Second, when he says that the Prime Minister is in no way responsible, he is failing to consider the evidence and answer some very simple questions. He said, “There is political direction”. So I am asking him, since he knows, who is providing this political direction. He says there was a parallel group. Who then is in this group, since he says there is one?

He says that he dismissed the three heads of crown corporations because they were involved in the sponsorship scandal, but he refuses to admit this in the House. He says that he dismissed Mr. Gagliano. These are not allegations. The Prime Minister is the one writing that they were connected to the sponsorship scandal. The member is not reading the letters from the Prime Minister, his leader, who wrote to his supporters, “I have dismissed individuals who were tied to the sponsorship scandal”. He refuses to say this now. Even his MP believes that these are allegations. However, the Prime Minister is the one making these allegations. That means something.

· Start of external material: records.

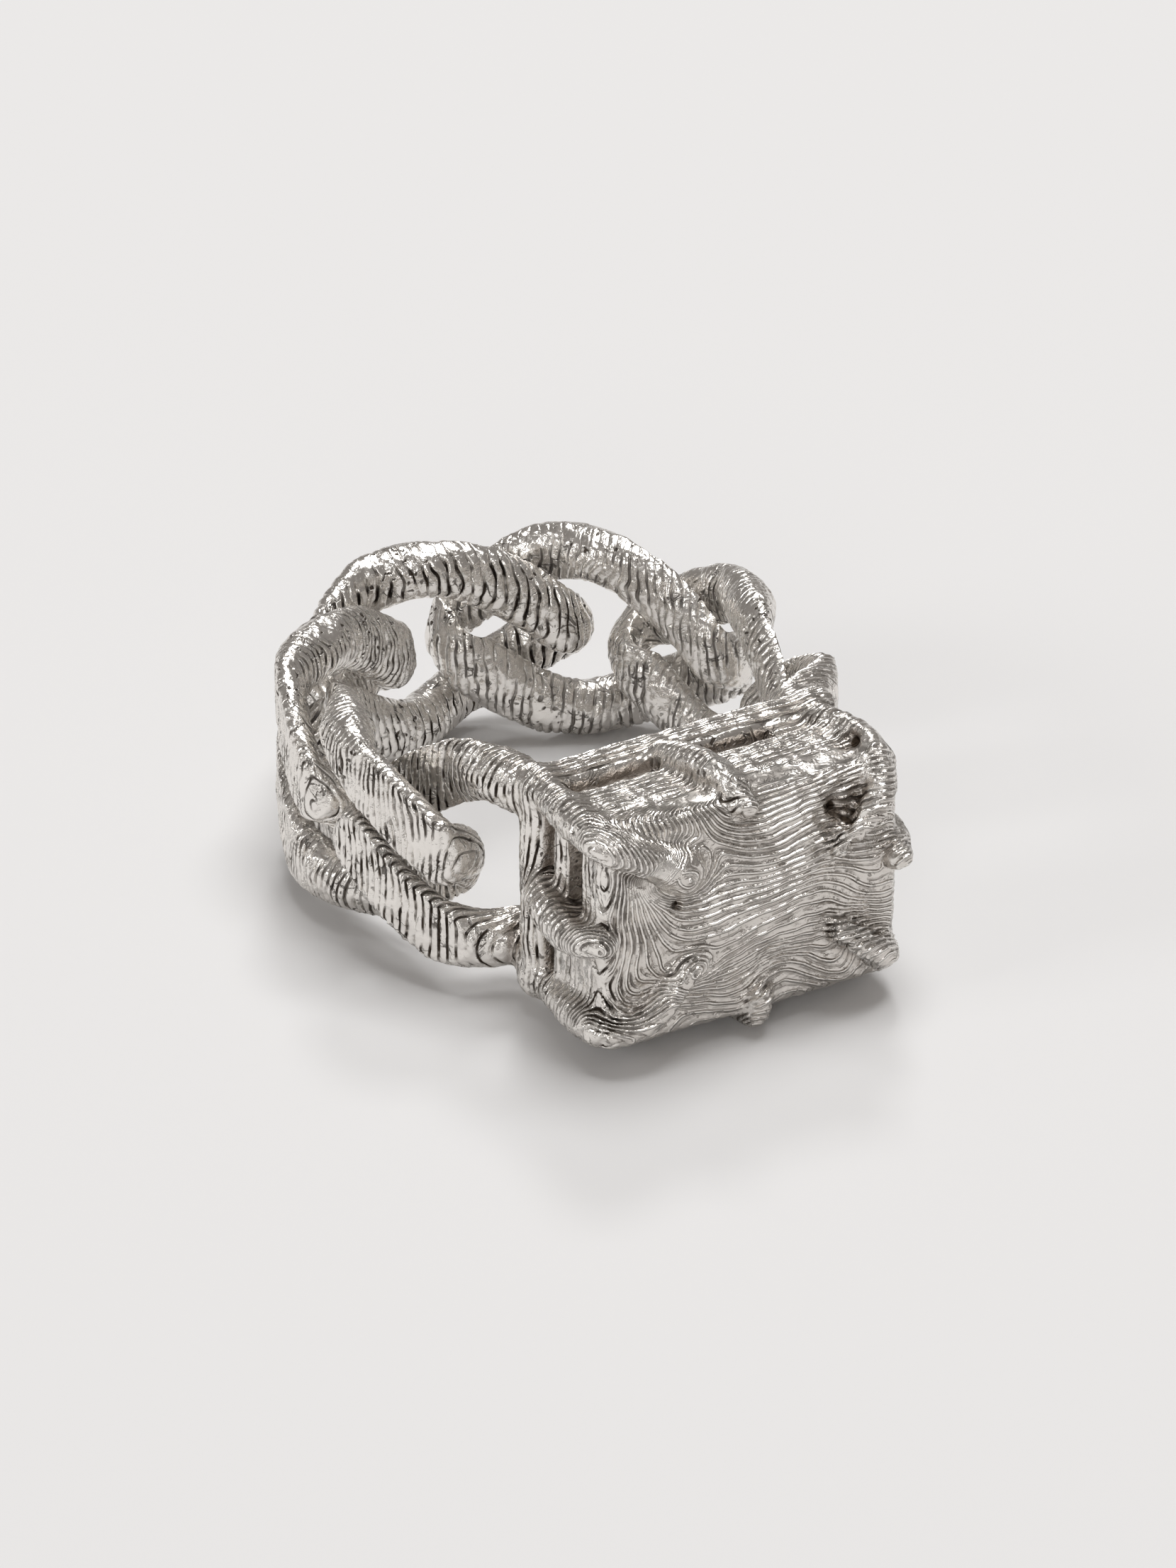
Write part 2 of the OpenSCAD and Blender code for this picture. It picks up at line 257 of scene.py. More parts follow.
def makeLink(name, row, material, lift):
    # a wire swept along linkCurve, pressed into the band, then cut by its own layers
    n, m = linkGrid["along"], linkGrid["around"]
    u = evenTurns(row, n)
    line, swing = linkCurve(row, u)
    level, over = upright(unit(np.roll(line, -1, 0) - np.roll(line, 1, 0)))
    width, roomOver, roomUnder = (v - linkGrid["inset"] for v in linkRooms(row, u, swing))
    turn = np.linspace(0, 2 * np.pi, m, endpoint=False)[None]
    sideways = width[:, None] * np.cos(turn)
    upward = np.sin(turn) * np.where(np.sin(turn) < 0, roomUnder[:, None], roomOver[:, None])
    skin = line[:, None] + sideways[..., None] * level[:, None] + upward[..., None] * over[:, None]
    skin = inBand(skin, linkGrid["edge"])
    # softened along the wire, each ring toward the mean of its neighbours
    for _ in range(linkGrid["softenings"]):
        skin = (np.roll(skin, 1, 0) + 2 * skin + np.roll(skin, -1, 0)) / 4
    angle = math.radians(row["angle"] - 90)
    skin = skin + row["push"] * ring["wireD"] * np.array([math.cos(angle), math.sin(angle), 0])
    normal = gridNormals(skin)
    if (normal * (skin - line[:, None])).sum() < 0:
        normal = -normal
    p, normal = skin.reshape(-1, 3), normal.reshape(-1, 3)
    seed = int(name[-1]) * 20
    # the layers lie across the link; phase counts them, and spacing is how far apart they meet the skin
    pitch, strength = linkLines[name]
    across = np.array([-math.sin(angle), math.cos(angle), 0])
    phase = (p @ across + waveSum(p, linkGrid["wander"], seed)) / pitch
    slope = np.sqrt(np.clip(1 - (normal @ across) ** 2, 0, 1))
    spacing = pitch / np.maximum(slope, linkGrid["leastSlope"])
    kept = polished(normal, layers["linksWorn"]) * strength
    into = layerRelief(p, phase, spacing, seed + 2, kept, layers["leastOnLinks"])
    p = p - normal * into[:, None]
    marks = {"layer": phase, "spacing": spacing, "kept": kept,
             "shade": np.ones(len(p)), "ribs": np.zeros(len(p))}
    makePiece(name, p, gridFaces(n, m), marks, name, material, lift)


# Head: block, claws, back frame and end loops, melted together in the casting
head = {
    "w": 14.8, "h": 11.1, "reach": 16.6,  # reach is from the ring's middle to the face
    "blockT": 4.5, "edgeR": 0.9,
    "crown": 0.7, "bulge": 0.9,  # how far the face bulges, and the share of it that does
    "right": 0.6, "low": 0.5,  # how much further the block reaches on its right and at its foot
    "railD": 2.1, "clawD": 1.9,
    "slotT": 0.9, "slotW": 1.0, "slotIn": 2.8,  # recess in each side: depth, width, distance behind the face
    "slotUp": 0.18, "slotH": 0.3,  # its middle's height and its length, as shares of h
    "clawMelt": 0.4, "railMelt": 0.5, "loopMelt": 0.45,  # how wide each melts into what it meets
    "cell": 0.133,  # of the net that the surface is drawn from
    "inset": 0.03,  # under the solid's skin
}
# the frame behind the block, with two braces and a web; x and z are shares of half of w and h
backFrame = {
    "railX": 0.95, "railZ": 0.86,
    "braceX": 0.93, "braceZ": 0.84,
    "braceD": 0.68,  # of clawD
    "braceIn": 0.23,  # of its own thickness, from the block's back to its middle
    "webX": 0.72, "webZ": 0.82, "webW": 0.19,  # webW is of w
    "webT": 1.2, "webBack": 0.3,  # how thick it is, and how far it stands off the middle of the gap
}
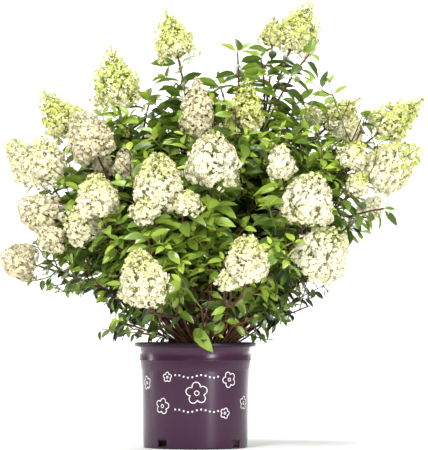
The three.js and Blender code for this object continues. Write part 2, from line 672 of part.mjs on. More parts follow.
function growMass(mass, masses, limbs) {
  const pieces = [];
  const placed = [];
  const wood = [mass.stem, ...mass.sides].flatMap((s) => beads(s.curve, s.u0, s.u1, s.r0, s.r1));
  let draws = 0;
  let leaves = 0;
  let twigs = 0;
  const draw = () => chance(mass.index + 1, ++draws);
  const growth = mass.low ? LOW_LEAF : 1;
  const open = (points) =>
    hasRoom(points, mass, masses, limbs) && points.every((p) => reachTo(p, mass.bloomCores) > 0);

  const addLeaf = (root, along, size, sink) => {
    if (leaves >= MOST_LEAVES) return;
    const level = along.clone();
    level.z = level.z * LEAF_HANG.keep - LEAF_HANG.fall;
    level.normalize();
    const roll = radians(LEAF_HANG.roll) * (draw() - 0.5);
    for (const share of LEAF_TRIES) {
      const plan = leafPlan(root, level, roll, size * share * growth, sink);
      const crowded = plan.probes.some((p) =>
        clearance(p, wood) < WOOD_SPACING || placed.some((q) => p.distanceTo(q) < LEAF_SPACING));
      if (crowded || !open(plan.probes)) continue;
      placed.push(...plan.probes);
      pieces.push(leafSolid(plan));
      leaves++;
      return;
    }
  };

  const addPair = (at, along, turn, angle, size, sink) => {
    addLeaf(at, branchAlong(along, turn, angle), size, sink);
    addLeaf(at, branchAlong(along, turn + Math.PI, angle), size, sink);
  };

  // A twig with a pair of leaves and one at its tip, or a single leaf where a twig has no room
  const addTwig = (from, along, long) => {
    const curve = twigCurve(from, along, long);
    const turn = draw() * Math.PI;
    const probes = TWIG_PROBES.map((share) => curve.getPointAt(share));
    const blocked = !open(probes) || probes.some((p) => clearance(p, wood) < WOOD_SPACING);
    if (blocked || twigs >= MOST_TWIGS) {
      addLeaf(from, along, 1, LEAF_SINK);
      return;
    }
    twigs++;
    pieces.push(taper(curve, 0, 1, TWIG.base, TWIG.tip, TWIG.sides, 1));
    wood.push(...beads(curve, TWIG_WOOD, 1, TWIG.base, TWIG.tip));
    addPair(curve.getPointAt(0.5), curve.getTangentAt(0.5), turn, radians(LEAF_ANGLE), TWIG_LEAF, LEAF_SINK);
    addLeaf(curve.getPointAt(1), curve.getTangentAt(1), 1, TWIG_LEAF_SINK);
  };

  // A stem with a pair of leaves at each joint, or a pair of twigs at every other one
  const addStem = (stem, twiggy) => {
    const steps = Math.max(2, Math.round(stem.length / STEM.step));
    pieces.push(taper(stem.curve, stem.u0, stem.u1, stem.r0, stem.r1, STEM.sides, steps));
    const joints = Math.max(1, Math.round(stem.length / NODE_STEP));
    for (let joint = 0; joint < joints; joint++) {
      const u = stem.u0 + ((stem.u1 - stem.u0) * (joint + JOINT.first)) / (joints + JOINT.bare);
      const at = stem.curve.getPointAt(u);
      const along = stem.curve.getTangentAt(u);
      const turn = joint * (Math.PI / 2) + mass.index + draw() * JOINT.wander;
      if (twiggy && joint % 2 === 0) {
        for (const flip of [0, Math.PI]) {
          const long = TWIG.length * (1 + JOINT.vary * (draw() - 0.5));
          addTwig(at, branchAlong(along, turn + flip, radians(TWIG.angle)), long);
        }
      } else addPair(at, along, turn, radians(LEAF_ANGLE), 1 + JOINT.leafVary * (draw() - 0.5), LEAF_SINK);
    }
  };

  // A stem that doesn't flower ends in two pairs of leaves.
  const addTipLeaves = (side) => {
    const at = side.curve.getPointAt(1);
    const along = side.curve.getTangentAt(1);
    for (const turn of [0, Math.PI / 2]) {
      addPair(at, along, turn + mass.index, radians(TIP_LEAF.angle), TIP_LEAF.size, TIP_LEAF.sink);
    }
  };

  // The stems that don't flower are dressed first, because a mass has only so many leaves.
  for (const side of mass.sides.filter((each) => !each.bloom)) {
    addStem(side, false);
    addTipLeaves(side);
  }
  addStem(mass.stem, true);
  for (const side of mass.sides.filter((each) => each.bloom)) addStem(side, false);
  mass.blooms.forEach((bloom, i) => pieces.push(panicle(bloom, mass.tint, mass.index * 7 + i)));
  return join(pieces);
}

// The whole plant

const shoots = [];
for (const shoot of SHOOTS) shoots.push(planShoot(shoot, shoots.length, shoots));
const limbBeads = shoots.map((shoot) => shoot.limbBeads);
const skirts = SKIRTS.map((skirt, i) => planSkirt(skirt, SHOOTS.length + i, shoots));
const masses = [...shoots.map(planMass), ...skirts];

const plant = new THREE.Group();
plant.add(meshOf("pot", pot(), COLOURS.pot, ROUGHNESS.pot));
plant.add(meshOf("potting_soil", soil(), COLOURS.soil, ROUGHNESS.soil));
plant.add(meshOf("root_crown", crown(0), COLOURS.bark, ROUGHNESS.bark));

// Canes are cut clear of the crown, and boughs of the cane that they fork from.
const crownRoom = crown(GAP);
for (const shoot of shoots) {
  const holder = shoot.parent ? limb(shoot.parent, LIMB_GAP) : crownRoom;
  const kind = shoot.parent ? "bough_" : "cane_";
  const whole = largestBody(limb(shoot, 0).subtract(holder));
  plant.add(meshOf(kind + shoot.name, whole, COLOURS.cane, ROUGHNESS.cane));
}

for (const mass of masses) {
  const grown = growMass(mass, masses, limbBeads);
  const whole = largestBody(mass.low ? grown.subtract(crownRoom) : grown);
  const name = mass.low ? mass.name : "bloom_mass_" + mass.name;
  plant.add(meshOf(name, whole, COLOURS[mass.tint], ROUGHNESS.mass));
}

export default plant;
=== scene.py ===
import math

import bpy
import numpy as np
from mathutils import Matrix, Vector


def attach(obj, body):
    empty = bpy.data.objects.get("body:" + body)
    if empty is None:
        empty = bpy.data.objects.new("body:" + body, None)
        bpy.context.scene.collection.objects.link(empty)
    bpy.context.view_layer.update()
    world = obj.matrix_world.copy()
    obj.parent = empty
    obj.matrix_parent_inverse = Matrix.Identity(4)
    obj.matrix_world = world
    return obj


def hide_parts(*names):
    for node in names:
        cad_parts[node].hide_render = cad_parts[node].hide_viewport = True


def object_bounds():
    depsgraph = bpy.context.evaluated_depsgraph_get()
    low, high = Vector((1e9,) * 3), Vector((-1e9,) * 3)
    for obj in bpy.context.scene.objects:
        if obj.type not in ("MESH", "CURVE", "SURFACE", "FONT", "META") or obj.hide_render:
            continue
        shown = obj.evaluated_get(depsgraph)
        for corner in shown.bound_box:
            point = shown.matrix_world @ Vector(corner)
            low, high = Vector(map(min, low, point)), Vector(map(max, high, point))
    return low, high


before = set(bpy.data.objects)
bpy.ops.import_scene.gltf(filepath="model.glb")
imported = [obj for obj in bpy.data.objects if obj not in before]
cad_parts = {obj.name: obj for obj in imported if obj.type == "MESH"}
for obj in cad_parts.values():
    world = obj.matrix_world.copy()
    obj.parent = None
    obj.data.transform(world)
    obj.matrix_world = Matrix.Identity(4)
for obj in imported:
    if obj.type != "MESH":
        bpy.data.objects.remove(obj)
cad_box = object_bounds()

# Sizes are in millimetres until a mesh is made, and +Z is up. The front faces -Y.
MM = 0.001
UP = np.array([0.0, 0.0, 1.0])

# Pot
POT_HEIGHT = 242
RIM_RADIUS = 140
LIP_DEPTH = 10
NECK_RADIUS = 129.5
STEP_HEIGHT = 200
STEP_WIDTH = 1.2
BEAD = 1.4
FOOT_RADIUS = 119.5
WALL = 1.8
FLOOR = 3
EDGE = 1
POT_SIDES = 160
DRAIN = {"count": 4, "first": 51.5, "width": 25, "height": 16, "above": 4}

# Soil, and the woody crown that the canes rise from
GAP = 0.3
SOIL_TOP = 217
SOIL_FALL = 5
PLUG_INSET = 16
CHIP = {"count": 900, "long": (2, 6), "wide": (1.2, 3), "thick": (0.5, 1.2), "inset": 7, "sunk": 1.6}
BED = {"rows": 26, "columns": 96, "rough": 1.6, "sunk": 2.4, "foot": FLOOR + 4}
CROWN = {"x": 26, "y": 0, "wide": 56, "deep": 44, "high": 34}

# Canes, boughs and the thinner stems: radii at the foot and at the tip
CANE = (5.6, 3.6)
BOUGH = (4.4, 3.0)
STEM_TIP = 2.4
SIDE_STEM = (2.7, 2.1)
SKIRT_STEM = (3.2, 1.7)
YOUNG_STEM = (2.1, 1.3)
TWIG = (1.7, 1.1)
PETIOLE = (1.0, 0.8)
RACHIS = (2.2, 0.8)
STALKLET = (1.0, 0.6)

# How many points each stem is drawn through
POINTS = {"twig": 5, "young": 6, "sucker": 7, "side": 8, "rim_twig": 9, "skirt": 10}

# Where a cane starts on the crown, in shares of the crown's size, and how steeply
START = {"inner": 0.3, "spread": 0.42, "per_mm": 0.0004, "height": 0.35, "lift": 0.35}
SKIRT_START = {"out": 0.8, "height": 0.3, "lift": 0.55, "turn": 0.02, "side": 0.4, "tested": 0.02}

# How a route bends: the share of its length that follows each end, and the tries to swing it clear
ROUTE = {"leave": 0.36, "arrive": 0.3, "follow": 0.55, "tries": 13, "swing": 9, "tested": 0.1}
ROUTE_STEPS = 200
LIMB_CLEARANCE = 5
BEAD_STEP = 12
STEM_STEP = 18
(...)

The third argument, and the best, is that we do not understand how government works. No, we do not understand, if this is how it works; that is clear. We are being told that he is not responsible and that he does not sign the cheques. This is the same former finance minister who went around boasting that he had given so much to the environment and to health. When it is about allocating money, the finance minister is the one responsible, but when it is about talking about a secret Canadian unity fund and the money given to the sponsorship scandal, he no longer knows anything, he is gone, he is not there.

Frankly, a finance minister cannot just take credit for the good stuff, he has to take credit for the bad stuff too. He has to take all the credit. One of the worst things he did for Canadian federalism and democracy is the sponsorship scandal, and he is responsible for it.